### [Given exercise]
Reproduce precisely the lines of the listing below, starting with the line that contains "Write part 2" and stopping after the line that contains "self.tree.nodes.clear()"; include nothing else.
--- START Task data ---
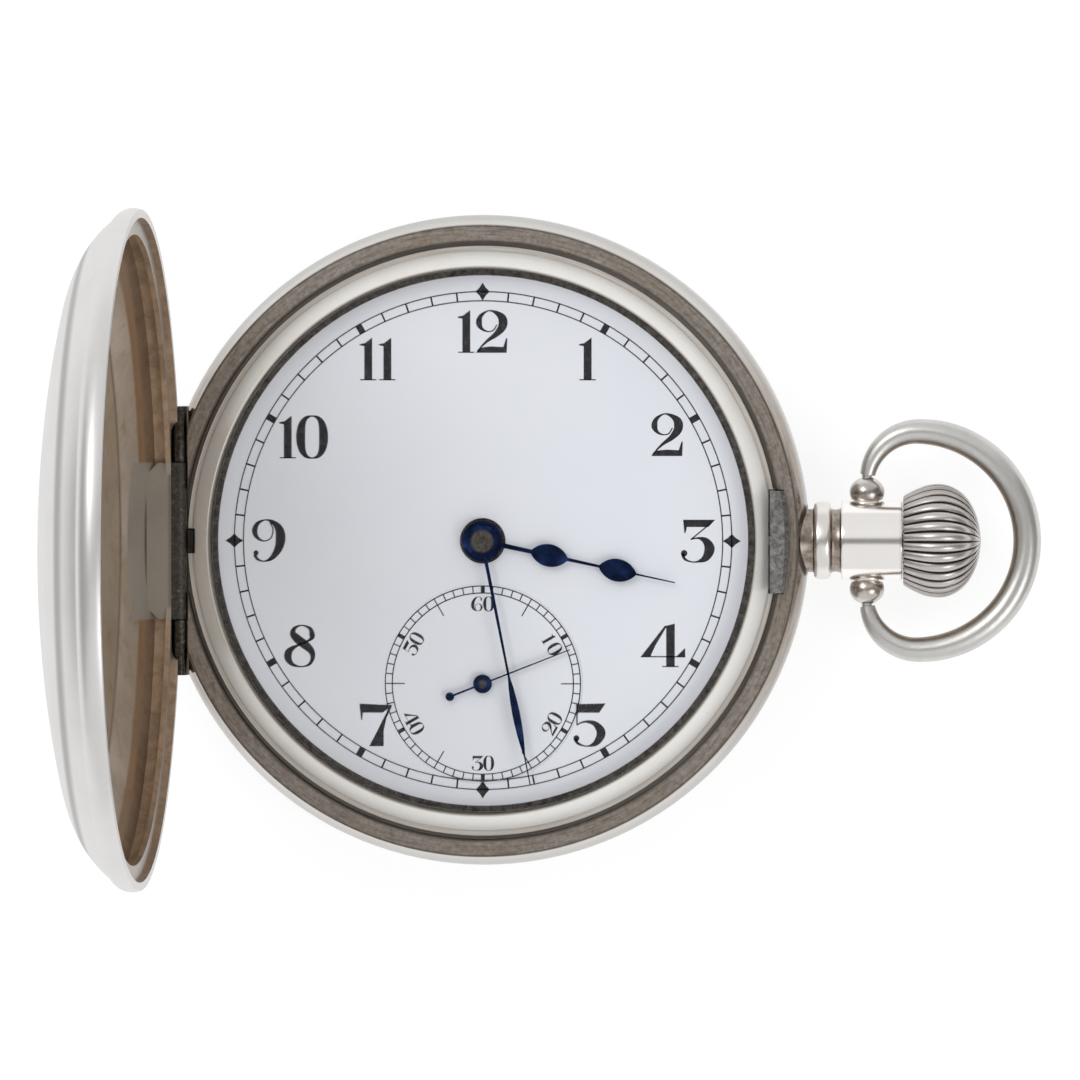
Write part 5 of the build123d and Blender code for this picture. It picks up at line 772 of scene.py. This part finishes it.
NINE = [
    (0.06, 0.93, 0.03), (0.13, 0.76, 0.03), (0.08, 0.56, 0.03), (-0.08, 0.49, 0.03), (-0.24, 0.57, 0.08),
    (-0.30, 0.73, 0.13), (-0.23, 0.90, 0.09), (-0.05, 0.985, 0.03), (0.13, 0.93, 0.1), (0.27, 0.78, 0.19),
    (0.31, 0.57, 0.23), (0.26, 0.32, 0.19), (0.11, 0.10, 0.11), (-0.07, 0.015, 0.03), (-0.23, 0.06, 0.06),
    (-0.30, 0.17, 0.08),
]
GLYPHS = {
    "0": {"rings": [oval()]},
    "1": {
        "blocks": [
            [(-0.092, 0.0), (0.092, 0.0), (0.092, 1.0), (-0.092, 0.86)],
            [(-0.092, 0.80), (-0.092, 0.87), (-0.20, 0.845), (-0.20, 0.82)],
            serif(-0.19, 0.19),
        ],
    },
    "2": {
        "strokes": [[
            (0.13, 0.66, 0.025), (0.05, 0.53, 0.03), (-0.08, 0.498, 0.03), (-0.22, 0.56, 0.07),
            (-0.29, 0.70, 0.14), (-0.24, 0.87, 0.09), (-0.06, 0.985, 0.03), (0.13, 0.93, 0.1),
            (0.26, 0.80, 0.2), (0.26, 0.62, 0.2), (0.12, 0.44, 0.13), (-0.08, 0.29, 0.07),
            (-0.23, 0.15, 0.04), (-0.31, 0.04, 0.03),
        ]],
        "blocks": [[(-0.36, 0.0), (0.36, 0.0), (0.375, 0.34), (0.345, 0.34), (0.28, 0.135), (0.0, 0.15),
                    (-0.2, 0.13), (-0.31, 0.09)]],
    },
    "3": {
        "strokes": [
            [(0.35, 0.95, 0.03), (0.1, 0.74, 0.03), (-0.15, 0.535, 0.03)],
            [(-0.15, 0.54, 0.03), (0.03, 0.57, 0.05), (0.2, 0.50, 0.16), (0.29, 0.32, 0.24),
             (0.2, 0.11, 0.17), (0.02, 0.02, 0.05), (-0.14, 0.015, 0.03), (-0.29, 0.08, 0.06),
             (-0.34, 0.2, 0.08)],
        ],
        "blocks": [
            [(-0.33, 1.0), (0.42, 1.0), (0.26, 0.83), (-0.25, 0.83)],
            [(-0.33, 1.0), (-0.30, 0.68), (-0.27, 0.70), (-0.24, 0.84)],
        ],
        "dots": [(-0.305, 0.215, 0.075)],
    },
    "4": {
        "blocks": [
            [(0.055, 0.0), (0.255, 0.0), (0.255, 1.02), (0.055, 0.965)],
            [(-0.54, 0.24), (-0.32, 0.24), (-0.2, 0.5), (0.06, 0.94), (0.06, 0.975), (0.02, 0.965)],
            [(-0.54, 0.228), (0.5, 0.228), (0.5, 0.256), (-0.54, 0.256)],
            [(0.29, 0.24), (0.5, 0.24), (0.5, 0.45)],
            serif(-0.035, 0.345),
        ],
    },
    "5": {
        "strokes": [[
            (-0.285, 0.51, 0.03), (-0.2, 0.56, 0.035), (-0.05, 0.59, 0.06), (0.15, 0.53, 0.13),
            (0.28, 0.33, 0.21), (0.17, 0.1, 0.14), (-0.04, 0.015, 0.03), (-0.25, 0.07, 0.06),
            (-0.33, 0.18, 0.08),
        ]],
        "blocks": [
            [(-0.30, 0.80), (0.235, 0.80), (0.385, 1.02), (-0.30, 1.0)],
            [(-0.30, 0.50), (-0.272, 0.50), (-0.272, 1.0), (-0.30, 1.0)],
        ],
        "dots": [(-0.3, 0.2, 0.07)],
    },
    "6": {"strokes": [[(-x, 1 - y, width) for x, y, width in NINE]], "dots": [(0.27, 0.79, 0.06)]},
    "7": {
        "blocks": [
            [(-0.40, 1.0), (0.37, 0.965), (0.15, 0.79), (-0.33, 0.79)],
            [(-0.40, 1.0), (-0.36, 0.62), (-0.335, 0.62), (-0.32, 0.8)],
            [(0.37, 0.965), (0.235, 0.66), (0.17, 0.37), (0.17, 0.0), (-0.17, 0.0), (0.0, 0.32),
             (0.15, 0.62), (0.31, 0.93)],
        ],
    },
    "8": {
        "rings": [[
            (0.28, 0.75, 0.13), (0.23, 0.91, 0.08), (0.04, 0.985, 0.03), (-0.13, 0.92, 0.08),
            (-0.17, 0.79, 0.15), (-0.06, 0.66, 0.2), (0.12, 0.52, 0.2), (0.26, 0.38, 0.15),
            (0.29, 0.22, 0.1), (0.21, 0.07, 0.06), (0.03, 0.015, 0.03), (-0.17, 0.06, 0.08),
            (-0.28, 0.19, 0.16), (-0.28, 0.34, 0.17), (-0.18, 0.45, 0.1), (-0.02, 0.53, 0.04),
            (0.14, 0.60, 0.04), (0.25, 0.67, 0.08),
        ]],
    },
    "9": {"strokes": [NINE], "dots": [(-0.27, 0.21, 0.06)]},
    "I": {"blocks": [[(-0.08, 0.0), (0.08, 0.0), (0.08, 1.0), (-0.08, 1.0)],
                     serif(-0.16, 0.16), serif(-0.16, 0.16, SERIF_TOP)]},
    "V": {"blocks": [[(-0.03, 0.0), (0.04, 0.0), (-0.18, 1.0), (-0.36, 1.0)],
                     [(0.0, 0.0), (0.04, 0.0), (0.34, 1.0), (0.29, 1.0)],
                     serif(-0.42, -0.1, SERIF_TOP), serif(0.2, 0.42, SERIF_TOP)]},
    "X": {"blocks": [[(0.18, 0.0), (0.36, 0.0), (-0.18, 1.0), (-0.36, 1.0)],
                     [(-0.34, 0.0), (-0.29, 0.0), (0.34, 1.0), (0.29, 1.0)],
                     serif(-0.43, -0.19), serif(0.11, 0.43),
                     serif(-0.42, -0.1, SERIF_TOP), serif(0.2, 0.42, SERIF_TOP)]},
}


def smooth_line(points, closed, steps=LINE_STEPS):
    """Points of a smooth line through the given ones, with the width carried along."""
    count = len(points)
    spans = count if closed else count - 1
    line = []

    def at(index):
        if closed:
            return Vector(points[index % count])
        return Vector(points[min(max(index, 0), count - 1)])

    for span in range(spans):
        a, b, c, d = at(span - 1), at(span), at(span + 1), at(span + 2)
        for step in range(steps):
            t = step / steps
            line.append(0.5 * (2 * b + (c - a) * t + (2 * a - 5 * b + 4 * c - d) * t ** 2
                               + (3 * b - 3 * c + d - a) * t ** 3))
    if not closed:
        line.append(at(count - 1))
    return line


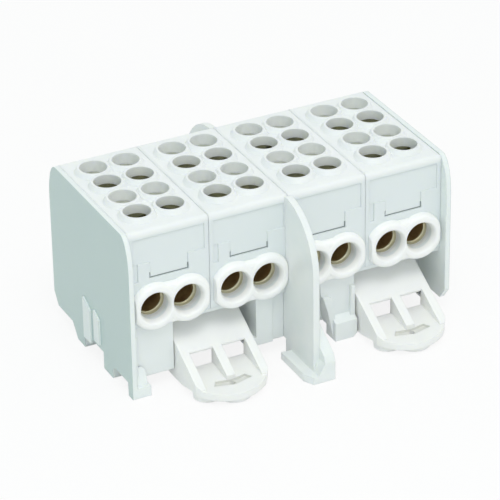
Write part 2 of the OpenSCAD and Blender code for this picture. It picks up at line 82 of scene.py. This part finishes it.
class Finish:
    """The shader nodes of one material, or of the world around the block."""

    def __init__(self, owner):
        owner.use_nodes = True
        self.owner, self.tree = owner, owner.node_tree
        self.tree.nodes.clear()

    def node(self, kind, settings=None, sockets=None, out=0):
        made = self.tree.nodes.new("ShaderNode" + kind)
        for key, value in (settings or {}).items():
            setattr(made, key, value)
        for key, value in (sockets or {}).items():
            if isinstance(value, Pin):
                self.tree.links.new(value.socket, made.inputs[key])
            else:
                made.inputs[key].default_value = value
        return Pin(self, made.outputs[out]) if made.outputs else None

    def maths(self, operation, a, b):
        return self.node("Math", {"operation": operation}, {0: a, 1: b})

    def place(self):
        return self.node("TexCoord", out="Object")

    def along(self, axis):
        """Place along X, Y or Z, in millimetres."""
        return self.node("SeparateXYZ", sockets={"Vector": self.place()}, out=axis) / MM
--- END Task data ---
### [Answer to the task]
Write part 2 of the OpenSCAD and Blender code for this picture. It picks up at line 82 of scene.py. This part finishes it.
class Finish:
    """The shader nodes of one material, or of the world around the block."""

    def __init__(self, owner):
        owner.use_nodes = True
        self.owner, self.tree = owner, owner.node_tree
        self.tree.nodes.clear()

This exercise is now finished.